Saudi's sleazy underworld
Saudi market trader
Public market: No alcohol on sale here
Frank Gardner

After the collapse of Taleban rule in much of Afghanistan, Saudi Arabia has reclaimed its place as the country with the strictest Islamic code of conduct.

Women must be veiled in public and are forbidden to drive.

Almost all forms of public entertainment are banned, and consumption of alcohol is punishable by flogging.

And yet some people are willing to take huge risks for the sake of a drink.


Filipinos brew the illicit alcohol, he said, while Yemenis and Indians sell it - the prostitutes tend to be from Nigeria and Ethiopia, the drug peddlars are from Pakistan

I met Khaled by chance. He was standing there on a street corner in Jeddah, chatting to a friend. Somehow, he knew at once I was a reporter. Somehow, I could tell he was an alcoholic.
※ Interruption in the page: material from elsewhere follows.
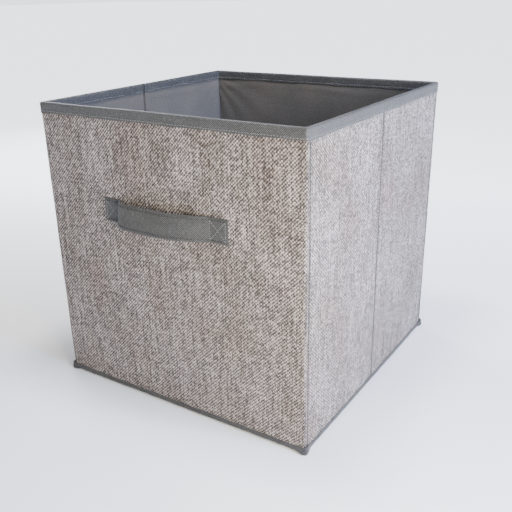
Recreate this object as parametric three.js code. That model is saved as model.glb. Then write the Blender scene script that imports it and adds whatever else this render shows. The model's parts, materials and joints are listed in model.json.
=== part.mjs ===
// A folding fabric storage bin: four cloth-covered board walls on cloth hinges, bound at the rim and the base, with a
// sewn tape handle on the front, a cloth floor and a base board. The two side walls are creased upright in the
// middle, so that they fold inwards and the front wall comes back against the rear one.
// Millimetres, +Z up. The origin is the middle of the footprint, the front is at -Y and the side walls at -X and +X.

import * as THREE from "three";

// Driving dimensions
const side = 310; // width, depth and height over the bindings
const rimDrop = 11; // height of the rim binding's two legs
const baseRise = 5.5; // height of the base binding's outer leg
const baseInnerRise = 4;
const tapeThickness = 0.6;
const tapeShoulder = 1.6; // outer radius where a binding folds over a wall's edge
const coverThickness = 0.6;
const wallBoardThickness = 1.8;
const liningThickness = 0.5;
const strapThickness = 1.2;
const strapWidth = 25;
const strapCentreZ = 209;
const strapLength = 150; // over the two sewn ends
const patchLength = 21.5;
const loopBulge = 12; // how far the middle of the loop stands out past its ends
const baseBoardSide = 297.2;
const baseBoardThickness = 3.8; // with its cloth faces

// Clearances
const layerGap = 0.1; // between two layers of one wall
const pocketGap = 0.5; // between the cover and the wall board, where the handle's backing lies
const cornerGap = 0.3; // between a hinge line and the side panel's edge
const creaseGap = 0.25; // between the crease and each half of a side wall
const stowGap = 0.2; // on either face of the base board when it stands behind the folded side walls

// Depths of the layers, measured inwards from a wall's outer face
const half = side / 2;
const coverDepth = tapeThickness + layerGap;
const boardDepth = coverDepth + coverThickness + pocketGap;
const liningDepth = boardDepth + wallBoardThickness + layerGap;
const wallThickness = liningDepth + liningThickness + layerGap + tapeThickness;

// Hinge lines of the fold, all upright: at the rear corners, the front corners and the side creases
const inside = half - wallThickness;
const rearHingeY = inside - baseBoardThickness - 2 * stowGap;
const frontHingeY = -inside + layerGap;
const creaseY = (rearHingeY + frontHingeY) / 2;

const cloth = (hex, roughness) => new THREE.MeshStandardMaterial({ color: hex, roughness, metalness: 0 });
const materials = {
  cover: () => cloth(0x9a9492, 0.9),
  binding: () => cloth(0x73767a, 0.75),
  lining: () => cloth(0x63656a, 0.85),
  strap: () => cloth(0x6c6c6b, 0.75),
  greyboard: () => cloth(0xa89b86, 0.95),
};

function piece(name, geometry, material) {
  const mesh = new THREE.Mesh(geometry, material());
  mesh.name = name;
  return mesh;
}

// A box between two corners
function block([x0, y0, z0], [x1, y1, z1]) {
  const geometry = new THREE.BoxGeometry(x1 - x0, y1 - y0, z1 - z0);
  geometry.translate((x0 + x1) / 2, (y0 + y1) / 2, (z0 + z1) / 2);
  return geometry;
}

// An outline drawn as (depth, height), carried along a wall from one place to another
function alongWall(outline, from, to) {
  const geometry = new THREE.ExtrudeGeometry(outline, { depth: to - from, bevelEnabled: false, curveSegments: 4 });
  const turn = new THREE.Matrix4().makeBasis(
    new THREE.Vector3(0, 1, 0),
    new THREE.Vector3(0, 0, 1),
    new THREE.Vector3(1, 0, 0),
  );
  geometry.applyMatrix4(turn);
  geometry.translate(from, 0, 0);
  return geometry;
}

// Tape folded over a wall's edge: two legs and a crown with rounded shoulders. It stands on z = 0, crown down.
function foldedTape(outerLeg, innerLeg) {
  const shoulder = tapeShoulder;
  const outline = new THREE.Shape();
  outline.moveTo(0, outerLeg);
  outline.lineTo(0, shoulder);
  outline.absarc(shoulder, shoulder, shoulder, Math.PI, 1.5 * Math.PI, false);
  outline.lineTo(wallThickness - shoulder, 0);
  outline.absarc(wallThickness - shoulder, shoulder, shoulder, 1.5 * Math.PI, 2 * Math.PI, false);
  outline.lineTo(wallThickness, innerLeg);
  outline.lineTo(wallThickness - tapeThickness, innerLeg);
  outline.lineTo(wallThickness - tapeThickness, shoulder);
  const innerRadius = shoulder - tapeThickness;
  outline.absarc(wallThickness - shoulder, shoulder, innerRadius, 2 * Math.PI, 1.5 * Math.PI, true);
  outline.lineTo(shoulder, tapeThickness);
  outline.absarc(shoulder, shoulder, innerRadius, 1.5 * Math.PI, Math.PI, true);
  outline.lineTo(tapeThickness, outerLeg);
  outline.closePath();
  return outline;
}

function baseBinding(name, from, to) {
  return piece(`${name}_base_binding`, alongWall(foldedTape(baseRise, baseInnerRise), from, to), materials.binding);
}

// The same tape turned over, so that its crown is the rim
function rimBinding(name, from, to) {
  const geometry = alongWall(foldedTape(rimDrop, rimDrop), from, to);
  geometry.rotateY(Math.PI);
  geometry.translate(from + to, 0, side);
  return piece(`${name}_rim_binding`, geometry, materials.binding);
}

// One layer of a wall: a flat sheet at its own depth
function layer(name, from, to, depth, thickness, edge, material) {
  const geometry = block([from, depth, edge], [to, depth + thickness, side - edge]);
  return piece(name, geometry, material);
}

// The five pieces that every rigid panel has, along a wall from one place to another
function panel(name, from, to) {
  const group = new THREE.Group();
  const seam = tapeShoulder + layerGap;
  const boardEdge = 3;
  const boardEnd = 1.5;
  group.add(
    layer(`${name}_cover`, from, to, coverDepth, coverThickness, seam, materials.cover),
    layer(`${name}_wall_board`, from + boardEnd, to - boardEnd, boardDepth, wallBoardThickness, boardEdge,
      materials.greyboard),
    layer(`${name}_lining`, from, to, liningDepth, liningThickness, seam, materials.lining),
    rimBinding(name, from, to),
    baseBinding(name, from, to),
  );
  return group;
}

// Stands a wall's group at its outer face: the wall runs along its own x, and its y points into the bin
function standWall(group, x, y, turn) {
  group.position.set(x, y, 0);
  group.rotation.z = turn;
  return group;
}

// A side wall is two panels with the crease between them. Along the wall, rearwards is positive on the right side
// and negative on the left.
function sideWall(name, x, turn, rearwards) {
  const group = new THREE.Group();
  const spans = {
    front: [frontHingeY + cornerGap, creaseY - creaseGap],
    rear: [creaseY + creaseGap, rearHingeY - cornerGap],
  };
  for (const [end, span] of Object.entries(spans)) {
    const [from, to] = span.map((y) => y * rearwards).sort((a, b) => a - b);
    group.add(panel(`${name}_${end}`, from, to));
  }
  return standWall(group, x, 0, turn);
}

// The strip of cloth that fills the rear corner between the rear wall and a side panel, where the corner folds
function rearCornerWeb(name, hand) {
  const outer = hand * half;
  const inner = hand * (inside + layerGap);
  const geometry = block(
    [Math.min(outer, inner), rearHingeY + layerGap, 0],
    [Math.max(outer, inner), inside - layerGap, side],
  );
  return piece(`${name}_rear_corner_web`, geometry, materials.cover);
}

// The loop of the handle: a strip bowed outwards as a raised cosine, leaning so that its lower edge stands out most
function handleLoop() {
  const reach = strapLength / 2 - patchLength - cornerGap;
  const standOff = 4.5; // of the loop's ends from the front face
  const lean = 0.15;
  const steps = 24;
  const bow = (x) => -half - standOff - loopBulge * Math.cos((Math.PI * x) / (2 * reach)) ** 2;
  const along = Array.from({ length: steps + 1 }, (_, i) => reach * ((2 * i) / steps - 1));
  const front = along.map((x) => new THREE.Vector2(x, bow(x) - strapThickness / 2));
  const back = along.map((x) => new THREE.Vector2(x, bow(x) + strapThickness / 2));
  const outline = new THREE.Shape([...front, ...back.reverse()]);
  const geometry = new THREE.ExtrudeGeometry(outline, { depth: strapWidth, bevelEnabled: false });
  geometry.translate(0, 0, -strapWidth / 2);
  geometry.applyMatrix4(new THREE.Matrix4().makeShear(0, 0, 0, 0, 0, lean));
  geometry.translate(0, 0, strapCentreZ);
  return piece("handle_loop", geometry, materials.strap);
}

// A sewn end of the handle, flat on the front cover
function handlePatch(name, hand) {
  const face = -half + coverDepth - layerGap;
  const ends = [hand * (strapLength / 2), hand * (strapLength / 2 - patchLength)];
  const geometry = block(
    [Math.min(...ends), face - strapThickness, strapCentreZ - strapWidth / 2],
    [Math.max(...ends), face, strapCentreZ + strapWidth / 2],
  );
  return piece(`handle_${name}_patch`, geometry, materials.strap);
}

// The strip behind the front cover that the handle's stitches pull against
function handleBacking() {
  const overhang = 4;
  const face = -half + coverDepth + coverThickness + layerGap;
  const geometry = block(
    [-strapLength / 2 - overhang, face, strapCentreZ - strapWidth / 2 - overhang],
    [strapLength / 2 + overhang, face + pocketGap - 2 * layerGap, strapCentreZ + strapWidth / 2 + overhang],
  );
  return piece("handle_backing", geometry, materials.lining);
}

// The cloth floor, sewn into the base bindings all round
function floorCloth() {
  const reach = inside - 0.2;
  return piece("floor_cloth", block([-reach, -reach, tapeThickness], [reach, reach, 2 * tapeThickness]),
    materials.lining);
}

// The base board lies on the floor cloth: greyboard between two faces of lining cloth
function baseBoard() {
  const group = new THREE.Group();
  const faceThickness = 0.3;
  const reach = baseBoardSide / 2;
  const turnIn = 1;
  const bottom = 2 * tapeThickness + layerGap;
  const top = bottom + baseBoardThickness;
  const sheet = (name, low, high, edge, material) =>
    piece(name, block([edge - reach, edge - reach, low], [reach - edge, reach - edge, high]), material);
  group.add(
    sheet("base_board_under_cloth", bottom, bottom + faceThickness, 0, materials.lining),
    sheet("base_board_core", bottom + faceThickness + layerGap, top - faceThickness - layerGap, turnIn,
      materials.greyboard),
    sheet("base_board_top_cloth", top - faceThickness, top, 0, materials.lining),
  );
  return group;
}

const bin = new THREE.Group();
const quarter = Math.PI / 2;
bin.add(
  standWall(panel("front", -half, half), 0, -half, 0),
  standWall(panel("back", -half, half), 0, half, Math.PI),
  sideWall("right", half, quarter, 1),
  sideWall("left", -half, -quarter, -1),
  rearCornerWeb("right", 1),
  rearCornerWeb("left", -1),
  handleLoop(),
  handlePatch("left", -1),
  handlePatch("right", 1),
  handleBacking(),
  floorCloth(),
  baseBoard(),
);

export default bin;
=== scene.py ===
import json
import math
import bpy
import numpy as np
from mathutils import Matrix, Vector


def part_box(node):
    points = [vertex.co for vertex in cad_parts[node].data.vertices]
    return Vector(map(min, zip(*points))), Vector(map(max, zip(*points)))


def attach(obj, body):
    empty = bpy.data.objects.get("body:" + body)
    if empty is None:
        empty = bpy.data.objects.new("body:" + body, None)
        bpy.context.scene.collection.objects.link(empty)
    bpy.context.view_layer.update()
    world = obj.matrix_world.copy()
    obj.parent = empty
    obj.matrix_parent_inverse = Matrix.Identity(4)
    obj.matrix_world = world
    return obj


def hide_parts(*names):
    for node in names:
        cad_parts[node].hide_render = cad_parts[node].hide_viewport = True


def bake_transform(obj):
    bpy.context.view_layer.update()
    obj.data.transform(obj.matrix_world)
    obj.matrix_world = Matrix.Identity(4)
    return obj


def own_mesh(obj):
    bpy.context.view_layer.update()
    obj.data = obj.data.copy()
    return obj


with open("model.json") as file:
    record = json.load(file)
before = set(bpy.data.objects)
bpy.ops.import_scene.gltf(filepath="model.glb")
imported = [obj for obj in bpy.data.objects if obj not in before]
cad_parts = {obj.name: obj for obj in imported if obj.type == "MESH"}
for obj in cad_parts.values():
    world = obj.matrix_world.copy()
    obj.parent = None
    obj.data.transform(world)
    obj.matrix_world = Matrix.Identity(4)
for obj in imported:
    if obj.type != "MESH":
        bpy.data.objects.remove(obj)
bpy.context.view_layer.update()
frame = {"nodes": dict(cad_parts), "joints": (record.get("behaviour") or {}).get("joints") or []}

# Fabric storage bin: cloth covers and linings over board walls, folded tape on every edge, one sewn handle.
# Lengths below are millimetres until a mesh is made; toMetres turns them at the last step.
toMetres = 0.001
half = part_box("back_rim_binding")[1].y / toMetres          # outer face of every wall
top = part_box("back_rim_binding")[1].z / toMetres
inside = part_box("back_rim_binding")[0].y / toMetres
wallThickness = half - inside
side = 2 * half
loopLength = 4 * side                # s runs this far round the bin, from the front left corner


def makeObject(name, points, faces, uv=None, sharpAngle=50, shade=None):
    # the faces are turned outwards if the closed mesh's signed volume comes out negative
    points = np.asarray(points, float).reshape(-1, 3)
    volume = 0.0
    for face in faces:
        quad = np.asarray(face, int)
        for k in range(1, quad.shape[1] - 1):
            a, b, c = points[quad[:, 0]], points[quad[:, k]], points[quad[:, k + 1]]
            volume += float((a * np.cross(b, c)).sum())
    order = -1 if volume < 0 else 1
    polygons = [row for face in faces for row in np.asarray(face, int)[:, ::order].tolist()]
    mesh = bpy.data.meshes.new(name)
    mesh.from_pydata((points * toMetres).tolist(), [], polygons)
    mesh.polygons.foreach_set("use_smooth", np.ones(len(polygons), bool))
    if uv is not None:
        layer = mesh.uv_layers.new(name="cloth")
        corner = np.zeros(len(mesh.loops), int)
        mesh.loops.foreach_get("vertex_index", corner)
        layer.data.foreach_set("uv", (np.asarray(uv, float).reshape(-1, 2)[corner] * toMetres).ravel())
    if shade is not None:
        attribute = mesh.attributes.new("seamShade", "FLOAT", "POINT")
        attribute.data.foreach_set("value", np.asarray(shade, np.float32).ravel())
    mesh.set_sharp_from_angle(angle=math.radians(sharpAngle))
    piece = bpy.data.objects.new(name, mesh)
    bpy.context.scene.collection.objects.link(piece)
    return piece


def gridFaces(rows, columns, start=0, closed=False):
    # quads of a rows x columns grid of points; closed joins the last column to the first
    i, j = np.meshgrid(np.arange(rows - 1), np.arange(columns if closed else columns - 1), indexing="ij")
    k = (j + 1) % columns
    quads = np.stack([i * columns + j, (i + 1) * columns + j, (i + 1) * columns + k, i * columns + k], -1)
    return quads.reshape(-1, 4) + start


def slab(name, upper, lower, uv, sharpAngle=50, shade=None):
    # a sheet with thickness: two grids of the same size, joined round their border
    rows, columns = upper.shape[:2]
    count = rows * columns
    number = np.arange(count).reshape(rows, columns)
    border = np.concatenate([number[0, :-1], number[:-1, -1], number[-1, :0:-1], number[:0:-1, 0]])
    ahead = np.roll(border, -1)
    rim = np.stack([border, border + count, ahead + count, ahead], -1)
    faces = [gridFaces(rows, columns), gridFaces(rows, columns, count)[:, ::-1], rim[:, ::-1]]
    points = np.concatenate([upper.reshape(-1, 3), lower.reshape(-1, 3)])
    both = np.concatenate([uv.reshape(-1, 2)] * 2)
    shades = None if shade is None else np.concatenate([shade.ravel()] * 2)
    return makeObject(name, points, faces, both, sharpAngle, shades)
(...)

His bloodshot eyes stared out from an emaciated face, his teeth were rotten stumps fighting a losing battle to stay attached to their gums. Khaled was not yet 40 years old but he appeared to have given up on life.

Darker side

He was an educated Saudi with good English and years of work experience in America, but he told me he couldn't find a job here in Saudi Arabia. Depressed and bitter, he had turned to home-brewed alcohol and imported hash.

He asked me if I was being followed. In Saudi Arabia that is not such a strange question. Here, the government controls all the media.

Western journalists are let in infrequently and then steered towards people who will talk only of progress and prosperity. With so much oil beneath the country's sands, there is, of course, plenty of both.

But with rising unemployment and falling incomes, there is also a darker side of life here that the authorities would prefer to keep hidden. Now Khaled was about to show me a glimpse of a shadowy Saudi underworld.

Neon signs

We checked I was not being tailed, then Khaled set off down the street at dusk, flagging down a taxi."'When we get there you must keep your distance," he told me. "If anyone comes up to you, say you are looking for the carpet souk."

Jeddah town centre
Central Jeddah: Far from the backstreets

We drove in silence through the streets of this steamy Red Sea trading port. Neon shop signspassed by the window in a kaleidoscope of colours. The pavements were crowded with all the people of this region: Saudis, Egyptians, Pakistanis and Somalis.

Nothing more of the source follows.